Kay's recollections are laced with self-deprecating humour, but his father, John, says he is good at arguing his corner. And John ought to know the value of good argument – he is a Lord Justice of Appeal, and a former High Court Judge. As a youngster, Ben (short for Benedict) was intrigued by the lawyer's life, but found the scattering of legal books across the dining table put him off. "There was definitely a temptation there for me," he said, "and my sister's a good lawyer in Liverpool. But when I was making decisions on careers I wasn't particularly into reading, and knew it wasn't the thing." His father is based in London, spends weekends at the family home in Liverpool and stops in at Welford Road on the way. Although Kay senior was chairman of minis and juniors at Waterloo, and became the club president, he has been known to watch Leicester even when his son is not playing.

Ben returned the compliment on one occasion. "I watched my father at the High Court, sentencing someone to life. I suppose it's the same as a big game for me. I asked him whether he still got butterflies doing it, or whether it was a matter of course. It was harrowing, because there was a bit of fuss when the verdict came. He said he did still get nervous."

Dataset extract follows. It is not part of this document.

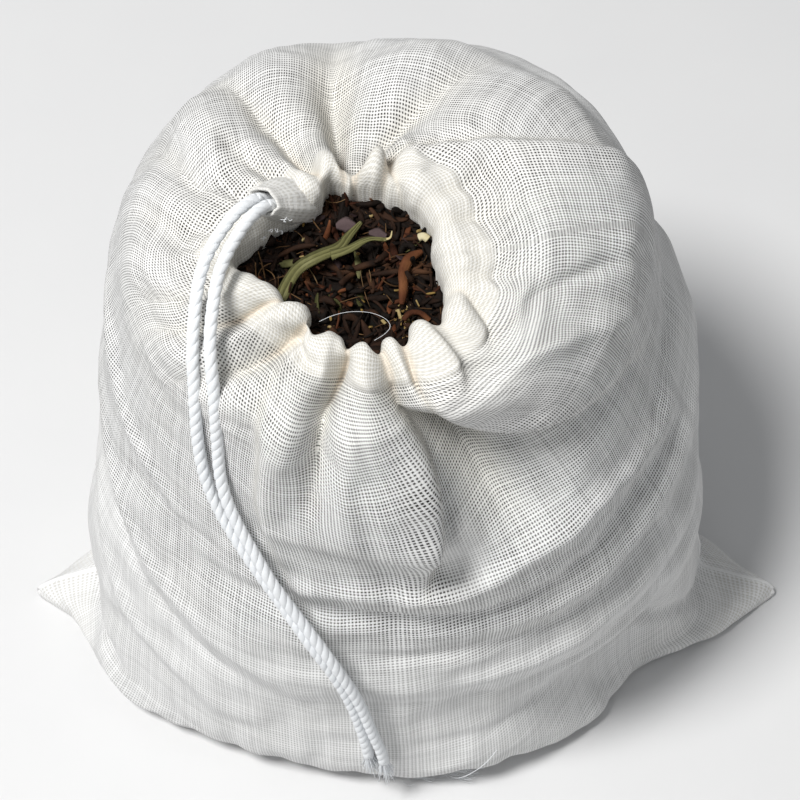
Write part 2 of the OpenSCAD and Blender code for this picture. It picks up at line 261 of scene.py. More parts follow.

Kay intends to help Leicester mount a serious defence of their hard-won European prize. The Tigers kick off against Llanelli next Saturday, aiming to do better than England's previous winners. Bath missed out because of the boycott in 1998-99, and Northampton failed to make it through the pool stage last season. "Motivation won't be a problem," Kay said, in a tone that brooked no argument. "Whether we'll perform as well as last year remains to be seen. Two years ago we had a shocker in the pool and didn't get through. We're not over-confident, but we are confident in our ability." Perpignan, Leicester's French opponents in the pool, beat them in pre-season. "I'm looking forward to the proper match," said Kay.